** start DATA TO PROCESS **

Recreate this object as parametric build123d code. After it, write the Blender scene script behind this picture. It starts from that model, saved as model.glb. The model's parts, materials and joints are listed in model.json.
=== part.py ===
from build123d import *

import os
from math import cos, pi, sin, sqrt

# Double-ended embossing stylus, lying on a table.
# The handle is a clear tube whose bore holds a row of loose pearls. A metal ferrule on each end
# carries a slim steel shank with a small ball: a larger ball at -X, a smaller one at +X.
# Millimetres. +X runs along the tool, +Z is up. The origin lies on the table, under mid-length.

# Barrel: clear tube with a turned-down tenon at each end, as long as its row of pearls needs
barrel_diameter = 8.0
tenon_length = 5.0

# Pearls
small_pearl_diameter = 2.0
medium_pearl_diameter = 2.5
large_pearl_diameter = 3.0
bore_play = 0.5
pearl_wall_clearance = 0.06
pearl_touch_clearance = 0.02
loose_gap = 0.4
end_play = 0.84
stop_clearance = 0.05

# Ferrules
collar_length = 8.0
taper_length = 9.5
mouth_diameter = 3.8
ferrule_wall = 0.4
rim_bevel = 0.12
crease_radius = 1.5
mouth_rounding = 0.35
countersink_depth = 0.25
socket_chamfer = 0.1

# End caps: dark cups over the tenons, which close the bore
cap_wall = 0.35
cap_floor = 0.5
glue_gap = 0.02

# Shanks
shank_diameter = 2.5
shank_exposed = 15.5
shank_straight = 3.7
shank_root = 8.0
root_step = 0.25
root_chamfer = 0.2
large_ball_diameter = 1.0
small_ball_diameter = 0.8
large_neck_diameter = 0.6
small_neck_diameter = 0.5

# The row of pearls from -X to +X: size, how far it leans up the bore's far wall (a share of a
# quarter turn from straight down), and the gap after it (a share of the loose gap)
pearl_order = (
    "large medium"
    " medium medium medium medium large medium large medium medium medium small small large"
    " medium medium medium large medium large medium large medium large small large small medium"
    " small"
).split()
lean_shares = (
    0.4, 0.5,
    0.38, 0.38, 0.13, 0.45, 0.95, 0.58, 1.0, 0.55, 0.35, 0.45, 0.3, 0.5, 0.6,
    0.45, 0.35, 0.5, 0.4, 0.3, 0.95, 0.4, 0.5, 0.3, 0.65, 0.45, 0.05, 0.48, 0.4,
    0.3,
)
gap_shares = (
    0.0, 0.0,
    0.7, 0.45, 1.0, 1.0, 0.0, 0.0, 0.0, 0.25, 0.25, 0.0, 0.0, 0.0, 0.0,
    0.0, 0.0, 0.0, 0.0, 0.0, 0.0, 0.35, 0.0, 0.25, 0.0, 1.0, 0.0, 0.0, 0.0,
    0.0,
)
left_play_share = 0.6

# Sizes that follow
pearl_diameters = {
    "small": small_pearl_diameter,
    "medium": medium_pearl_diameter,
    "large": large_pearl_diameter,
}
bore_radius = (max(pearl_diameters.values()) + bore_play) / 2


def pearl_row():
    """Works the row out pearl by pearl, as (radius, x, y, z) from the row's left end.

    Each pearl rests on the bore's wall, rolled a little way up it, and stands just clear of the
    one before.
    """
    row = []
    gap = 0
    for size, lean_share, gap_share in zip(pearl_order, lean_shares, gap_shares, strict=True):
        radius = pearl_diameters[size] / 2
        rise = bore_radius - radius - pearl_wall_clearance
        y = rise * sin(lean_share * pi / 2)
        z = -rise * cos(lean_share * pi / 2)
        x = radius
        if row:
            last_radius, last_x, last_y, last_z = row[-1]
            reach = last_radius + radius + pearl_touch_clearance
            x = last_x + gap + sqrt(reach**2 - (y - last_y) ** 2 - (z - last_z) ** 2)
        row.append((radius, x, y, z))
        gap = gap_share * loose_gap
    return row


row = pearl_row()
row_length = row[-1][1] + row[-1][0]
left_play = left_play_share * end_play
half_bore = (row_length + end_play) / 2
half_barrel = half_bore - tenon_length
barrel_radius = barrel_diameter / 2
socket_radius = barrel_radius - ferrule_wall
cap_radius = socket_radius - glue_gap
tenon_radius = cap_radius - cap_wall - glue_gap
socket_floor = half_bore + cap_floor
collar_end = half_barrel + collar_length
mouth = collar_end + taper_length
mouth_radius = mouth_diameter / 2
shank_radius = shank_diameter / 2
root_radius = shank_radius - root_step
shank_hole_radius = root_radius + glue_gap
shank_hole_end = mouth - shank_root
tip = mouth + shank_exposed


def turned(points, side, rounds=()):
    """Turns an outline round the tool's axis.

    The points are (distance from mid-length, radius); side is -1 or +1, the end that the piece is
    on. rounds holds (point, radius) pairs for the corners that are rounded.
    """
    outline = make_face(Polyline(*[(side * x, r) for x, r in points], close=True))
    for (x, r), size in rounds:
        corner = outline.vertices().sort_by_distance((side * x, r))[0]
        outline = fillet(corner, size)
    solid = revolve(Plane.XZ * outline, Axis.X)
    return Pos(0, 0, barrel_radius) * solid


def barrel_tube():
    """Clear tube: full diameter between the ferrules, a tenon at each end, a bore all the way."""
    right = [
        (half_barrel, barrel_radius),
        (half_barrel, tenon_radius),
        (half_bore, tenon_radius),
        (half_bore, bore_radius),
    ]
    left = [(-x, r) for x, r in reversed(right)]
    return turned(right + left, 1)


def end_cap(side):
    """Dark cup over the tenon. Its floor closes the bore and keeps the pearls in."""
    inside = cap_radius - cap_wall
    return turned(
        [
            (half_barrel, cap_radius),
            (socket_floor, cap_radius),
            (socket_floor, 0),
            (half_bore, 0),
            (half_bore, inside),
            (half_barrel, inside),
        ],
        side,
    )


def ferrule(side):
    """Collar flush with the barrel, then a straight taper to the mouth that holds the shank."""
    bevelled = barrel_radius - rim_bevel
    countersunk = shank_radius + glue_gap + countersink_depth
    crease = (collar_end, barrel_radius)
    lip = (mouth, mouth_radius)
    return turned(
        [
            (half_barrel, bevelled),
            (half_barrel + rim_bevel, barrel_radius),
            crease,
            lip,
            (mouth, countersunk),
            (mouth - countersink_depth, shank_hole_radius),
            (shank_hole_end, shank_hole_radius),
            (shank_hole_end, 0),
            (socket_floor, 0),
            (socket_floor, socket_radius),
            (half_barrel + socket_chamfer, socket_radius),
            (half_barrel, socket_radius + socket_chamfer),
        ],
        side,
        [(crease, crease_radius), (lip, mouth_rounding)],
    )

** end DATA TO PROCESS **
** start DATA TO PROCESS **

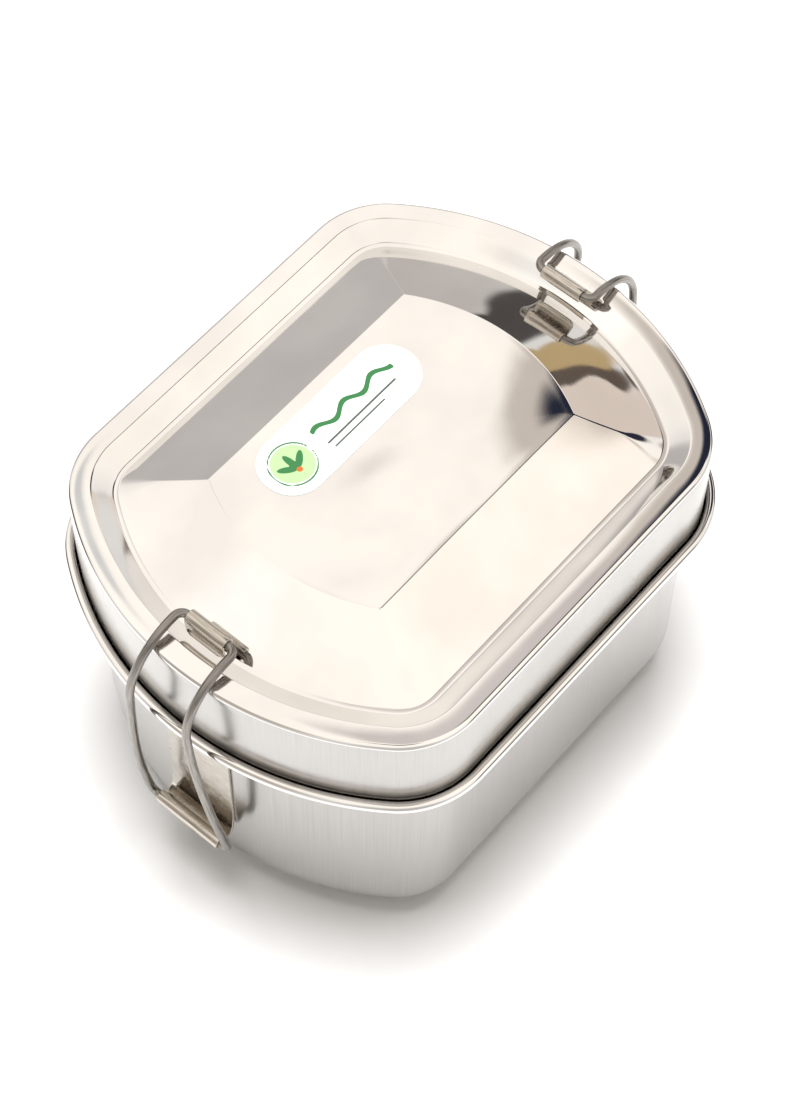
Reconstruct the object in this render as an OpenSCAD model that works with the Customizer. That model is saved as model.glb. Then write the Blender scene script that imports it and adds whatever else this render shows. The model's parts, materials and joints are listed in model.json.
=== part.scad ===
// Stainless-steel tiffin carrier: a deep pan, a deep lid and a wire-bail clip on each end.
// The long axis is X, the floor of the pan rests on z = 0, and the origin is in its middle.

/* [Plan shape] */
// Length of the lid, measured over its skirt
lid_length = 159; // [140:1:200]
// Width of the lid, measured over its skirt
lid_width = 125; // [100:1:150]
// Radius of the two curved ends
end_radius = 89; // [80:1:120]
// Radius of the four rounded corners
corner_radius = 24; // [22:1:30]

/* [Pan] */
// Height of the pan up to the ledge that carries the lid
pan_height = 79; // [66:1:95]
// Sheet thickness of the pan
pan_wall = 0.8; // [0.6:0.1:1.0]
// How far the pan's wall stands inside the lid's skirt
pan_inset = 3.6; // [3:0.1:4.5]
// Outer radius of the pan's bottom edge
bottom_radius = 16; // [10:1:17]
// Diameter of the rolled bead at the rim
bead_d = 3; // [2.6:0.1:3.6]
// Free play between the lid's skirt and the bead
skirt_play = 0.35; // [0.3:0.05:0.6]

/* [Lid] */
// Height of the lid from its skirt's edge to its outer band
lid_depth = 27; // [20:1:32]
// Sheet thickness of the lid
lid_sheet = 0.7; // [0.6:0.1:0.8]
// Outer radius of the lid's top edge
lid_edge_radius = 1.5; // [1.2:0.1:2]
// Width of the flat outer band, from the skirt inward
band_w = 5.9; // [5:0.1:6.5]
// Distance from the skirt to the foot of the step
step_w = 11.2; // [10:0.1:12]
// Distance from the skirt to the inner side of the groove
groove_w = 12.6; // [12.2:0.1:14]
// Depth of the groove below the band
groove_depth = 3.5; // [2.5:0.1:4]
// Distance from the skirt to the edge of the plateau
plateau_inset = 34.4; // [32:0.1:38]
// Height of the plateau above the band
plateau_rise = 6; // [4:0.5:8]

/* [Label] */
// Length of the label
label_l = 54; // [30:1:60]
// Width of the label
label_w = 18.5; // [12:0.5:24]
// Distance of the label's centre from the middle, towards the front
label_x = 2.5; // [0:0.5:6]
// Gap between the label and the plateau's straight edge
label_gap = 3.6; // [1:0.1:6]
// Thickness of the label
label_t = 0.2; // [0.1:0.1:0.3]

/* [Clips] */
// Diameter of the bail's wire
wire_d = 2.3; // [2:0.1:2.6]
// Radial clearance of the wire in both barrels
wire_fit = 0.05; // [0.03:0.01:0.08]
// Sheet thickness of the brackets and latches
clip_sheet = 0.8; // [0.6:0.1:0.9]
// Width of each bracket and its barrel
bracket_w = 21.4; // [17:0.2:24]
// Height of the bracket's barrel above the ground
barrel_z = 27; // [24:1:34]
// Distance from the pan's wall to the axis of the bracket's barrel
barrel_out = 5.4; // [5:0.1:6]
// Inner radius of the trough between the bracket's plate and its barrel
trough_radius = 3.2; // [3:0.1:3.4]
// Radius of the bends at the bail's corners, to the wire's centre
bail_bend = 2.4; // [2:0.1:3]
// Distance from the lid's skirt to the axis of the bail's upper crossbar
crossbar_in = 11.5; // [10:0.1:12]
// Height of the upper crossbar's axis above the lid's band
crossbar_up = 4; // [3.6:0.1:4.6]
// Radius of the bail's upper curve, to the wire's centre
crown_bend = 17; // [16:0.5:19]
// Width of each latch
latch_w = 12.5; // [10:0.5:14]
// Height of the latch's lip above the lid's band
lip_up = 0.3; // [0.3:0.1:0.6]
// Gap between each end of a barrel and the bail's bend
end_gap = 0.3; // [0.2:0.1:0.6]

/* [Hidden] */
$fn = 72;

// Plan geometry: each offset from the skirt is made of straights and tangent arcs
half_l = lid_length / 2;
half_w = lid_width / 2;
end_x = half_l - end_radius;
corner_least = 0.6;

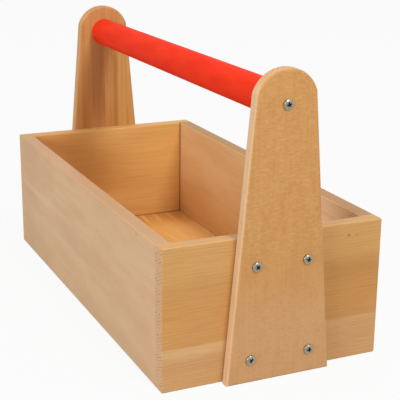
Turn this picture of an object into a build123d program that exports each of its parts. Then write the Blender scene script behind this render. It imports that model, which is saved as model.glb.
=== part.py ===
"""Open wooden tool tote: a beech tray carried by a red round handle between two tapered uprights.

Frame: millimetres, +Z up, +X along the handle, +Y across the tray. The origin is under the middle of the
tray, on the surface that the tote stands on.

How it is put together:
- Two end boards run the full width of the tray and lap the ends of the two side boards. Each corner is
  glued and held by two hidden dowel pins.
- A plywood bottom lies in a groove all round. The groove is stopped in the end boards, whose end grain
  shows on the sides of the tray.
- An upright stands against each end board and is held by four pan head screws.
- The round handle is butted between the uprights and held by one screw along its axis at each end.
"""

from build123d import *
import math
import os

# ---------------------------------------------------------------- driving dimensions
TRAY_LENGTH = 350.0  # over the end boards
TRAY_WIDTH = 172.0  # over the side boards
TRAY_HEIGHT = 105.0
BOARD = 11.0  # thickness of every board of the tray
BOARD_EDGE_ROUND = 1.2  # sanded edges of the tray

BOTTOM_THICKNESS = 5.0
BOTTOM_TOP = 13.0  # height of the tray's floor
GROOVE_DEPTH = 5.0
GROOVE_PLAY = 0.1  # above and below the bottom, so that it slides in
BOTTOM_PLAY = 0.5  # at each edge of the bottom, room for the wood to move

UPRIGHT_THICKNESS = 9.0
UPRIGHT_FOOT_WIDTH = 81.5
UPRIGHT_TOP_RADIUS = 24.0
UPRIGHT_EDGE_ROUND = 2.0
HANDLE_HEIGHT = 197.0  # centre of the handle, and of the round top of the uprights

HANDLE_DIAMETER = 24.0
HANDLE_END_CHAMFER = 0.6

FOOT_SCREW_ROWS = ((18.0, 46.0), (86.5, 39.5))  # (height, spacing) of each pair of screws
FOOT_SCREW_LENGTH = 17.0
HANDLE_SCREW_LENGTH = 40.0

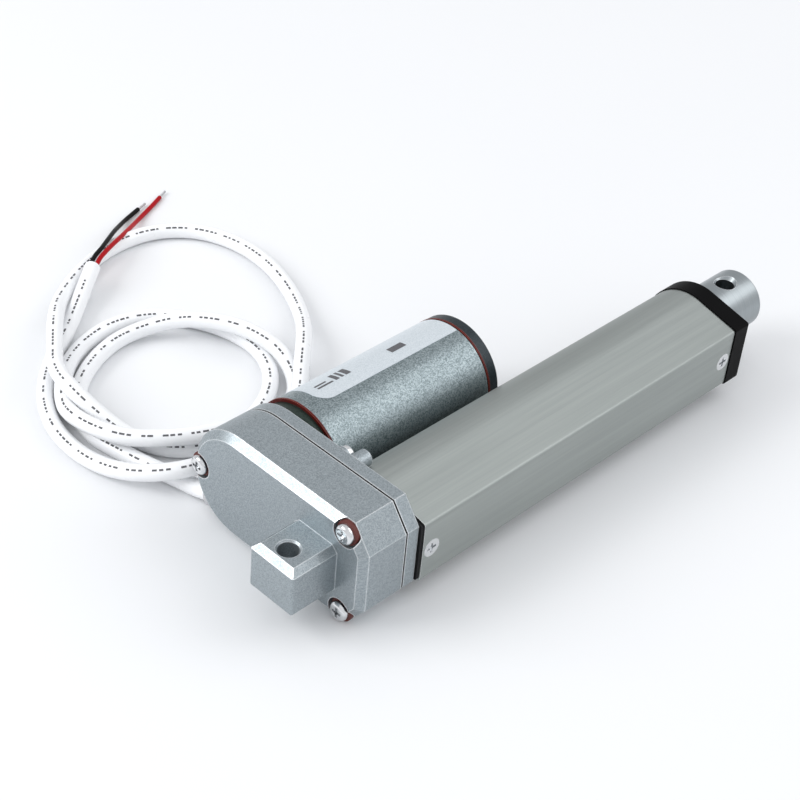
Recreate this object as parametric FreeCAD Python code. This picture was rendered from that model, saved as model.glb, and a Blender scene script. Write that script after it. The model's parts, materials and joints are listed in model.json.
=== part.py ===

** end DATA TO PROCESS **

▶ EXERCISE GOAL
Begin with the line that has "Recreate this object as parametric build123d" in the listing above and end after the line that has "from math import cos, pi, sin, sqrt"; output those lines exactly.

▶ COMPLETED TASK
Recreate this object as parametric build123d code. After it, write the Blender scene script behind this picture. It starts from that model, saved as model.glb. The model's parts, materials and joints are listed in model.json.
=== part.py ===
from build123d import *

import os
from math import cos, pi, sin, sqrt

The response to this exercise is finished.